A people whose society is being wiped off the face of the earth as they are being ethnically cleansed from their homeland have the right to defend themselves and try to prevent the destruction of everything they hold dear, beginning with life itself.

Thomas Jefferson, as every American knows (well, that’s a lie—almost no Americans know it any more), wrote in the document that began the formation of the United States as a country and a society:

We hold these truths to be self-evident, that all men are created equal, that they are endowed by their Creator with certain unalienable rights, that among these are life, liberty and the pursuit of happiness. That to secure these rights, governments are instituted among men . . . That whenever any form of government becomes destructive to these ends, it is the right of the people to alter or to abolish it . . . . when a long train of abuses and usurpations . . . . evinces a design to reduce them under absolute despotism, it is their right, it is their duty, to throw off such government, and to provide new guards for their future security.

I don’t get it. The mystery to me is that this is such a mystery to so many other people. This is such a mystery to me that I get quite testy about it from time to time. I want to scream! Americans, of all people, ought to understand—because our nation was conceived in the proposition that “it [was our] DUTY to throw off [a despotic] government.” It was the DUTY of the colonists to throw off a government that did not understand the natural rights of LIFE, LIBERTY, AND THE PURSUIT OF HAPPINESS.

I sent one of my dearest friends (in some ways my closest associate since 1963) a couple of books trying to help him understand my mystery cult. One was The Ethnic Cleansing of Palestine by Ilan Pappé (4). The book documents the reasons the Palestinians have a DUTY to throw off a despotic government. I have been, for about twenty years, proclaiming the tenet of my mystery cult to my friend (and to anyone else I can corner). He began reading the Pappé book and another one I sent him. He emailed me yesterday to say:

As for depression, I find the hopelessness and inhumanity of the Palestinian situation as clarified in the two books you sent me sufficiently depressing that I have had to refrain from reading all of them thoroughly as yet.

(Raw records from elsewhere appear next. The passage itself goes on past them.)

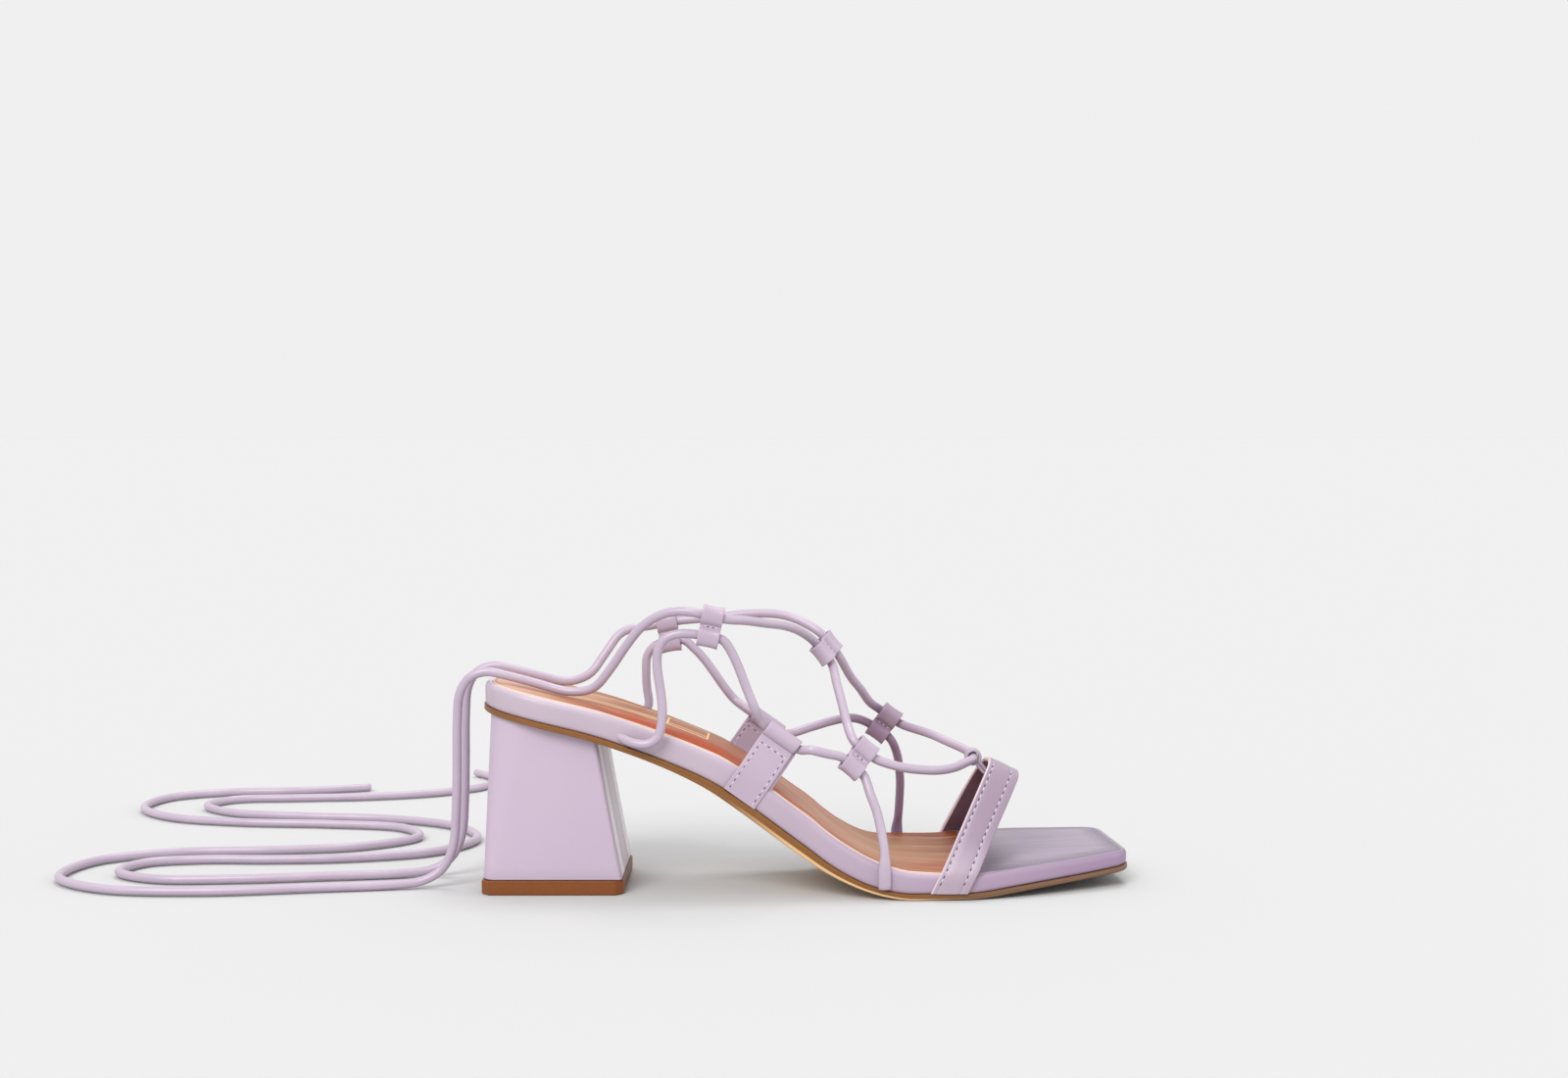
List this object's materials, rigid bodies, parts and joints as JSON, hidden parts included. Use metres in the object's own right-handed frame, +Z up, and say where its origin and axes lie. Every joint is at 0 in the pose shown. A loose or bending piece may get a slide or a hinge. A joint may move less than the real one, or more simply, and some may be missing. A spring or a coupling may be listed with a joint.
{
  "type": "lace up heeled sandal",
  "caption": "Open square-toed sandal on a flared block heel, with a toe strap and a net of round cords that laces up the instep and ends in long ties.",
  "frame": {"origin": "on the floor, under the middle of the shoe's own box (the two ties are left out of it)", "axes": "+X towards the toe, +Y towards the inner side of the right foot, +Z up from the floor that the sole rests on"},
  "size_m": [0.4039, 0.2607, 0.1038],
  "materials": {
    "lilac_wrap": "smooth coated synthetic leather, satin",
    "lilac_strap": "smooth coated synthetic leather, satin, stitched edges",
    "lilac_cord": "rolled coated synthetic leather, satin",
    "caramel_sock": "smooth synthetic leather, burnished, satin",
    "resin_edge": "moulded resin sole, satin, polished edge",
    "tip_rubber": "moulded top-piece rubber, satin"
  },
  "bodies": {
    "root": {"outsole": "resin_edge", "midsole": "lilac_wrap", "insole": "caramel_sock", "heel_block": "lilac_wrap", "heel_tip": "tip_rubber", "toe_strap": "lilac_strap", "toe_loop": "lilac_cord", "tab_lateral": "lilac_strap", "tab_medial": "lilac_strap", "ring_front": "lilac_strap", "ring_lateral": "lilac_strap", "ring_medial": "lilac_strap", "ankle_ring_lateral": "lilac_strap", "ankle_ring_medial": "lilac_strap", "lace": "lilac_cord", "side_cord_lateral": "lilac_cord", "side_cord_medial": "lilac_cord", "tie_lateral": "lilac_cord", "tie_medial": "lilac_cord"}
  },
  "joints": []
}
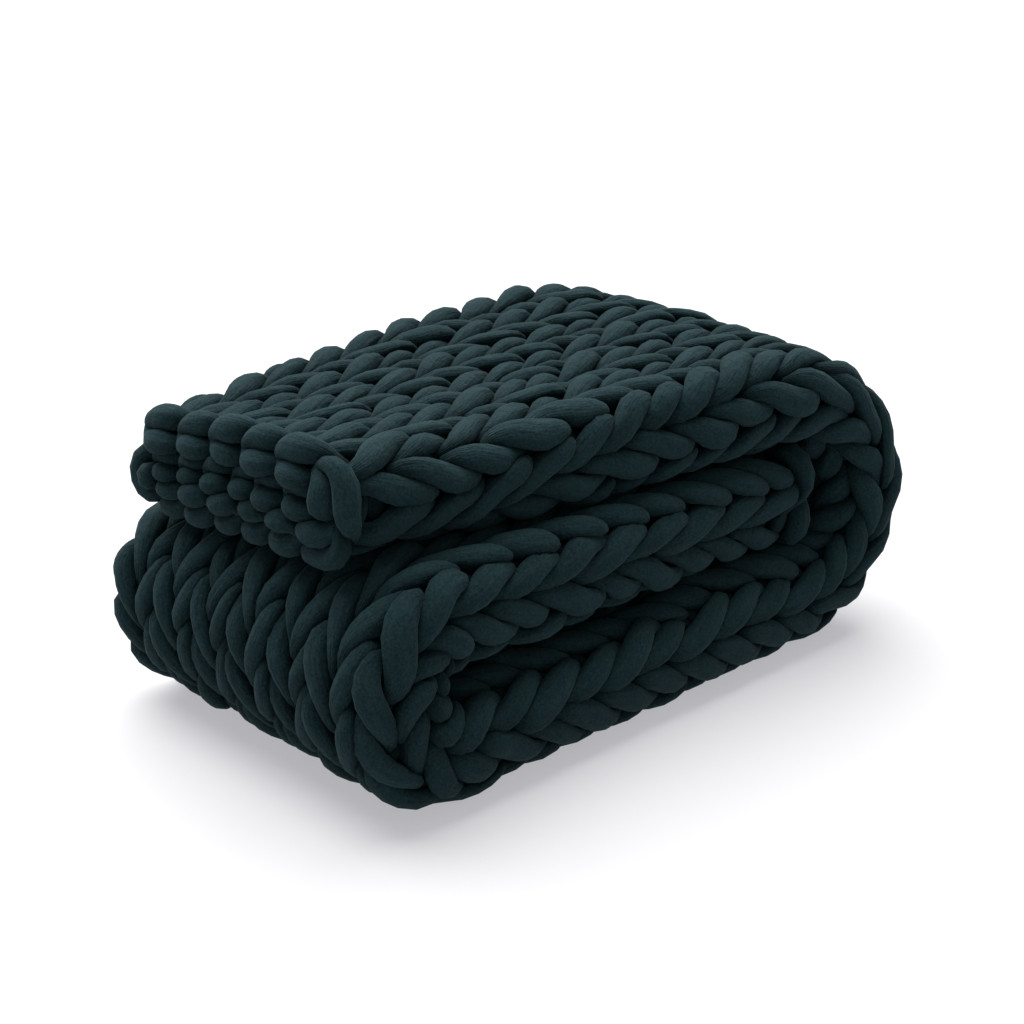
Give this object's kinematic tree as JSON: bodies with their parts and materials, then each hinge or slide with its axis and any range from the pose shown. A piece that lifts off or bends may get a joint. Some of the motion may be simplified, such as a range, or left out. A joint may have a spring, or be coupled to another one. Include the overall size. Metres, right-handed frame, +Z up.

Perhaps I have made a convert. At the very least perhaps one more person understands why I find it such a mystery that Americans do not know the DUTY of a people to “to throw off such government,” that is, one that has become “destructive to these ends,” destructive of the very reason, according to our Declaration of Independence that “governments are instituted among men.”

“To secure these rights.”

(1) Douglas Harper. “mystery.” Online Etymology Dictionary. 2001-2010 Web. 26 June 2010.
(2) Lutheran School of Theology Chicago. “Proper 11 July 18, 2004.” Currents in Theology and Mission 31.3 (2004): 230+.
(3) Gourmet Retailer. “Food Industry Donates More Than $30 Million to Katrina Relief.” Thursday, September 8 2005 Web. 26 June 2010.
(4) Pappé, Ilan. The Ethnic Cleansing of Palestine. Oxford: One-World Publications. 2006.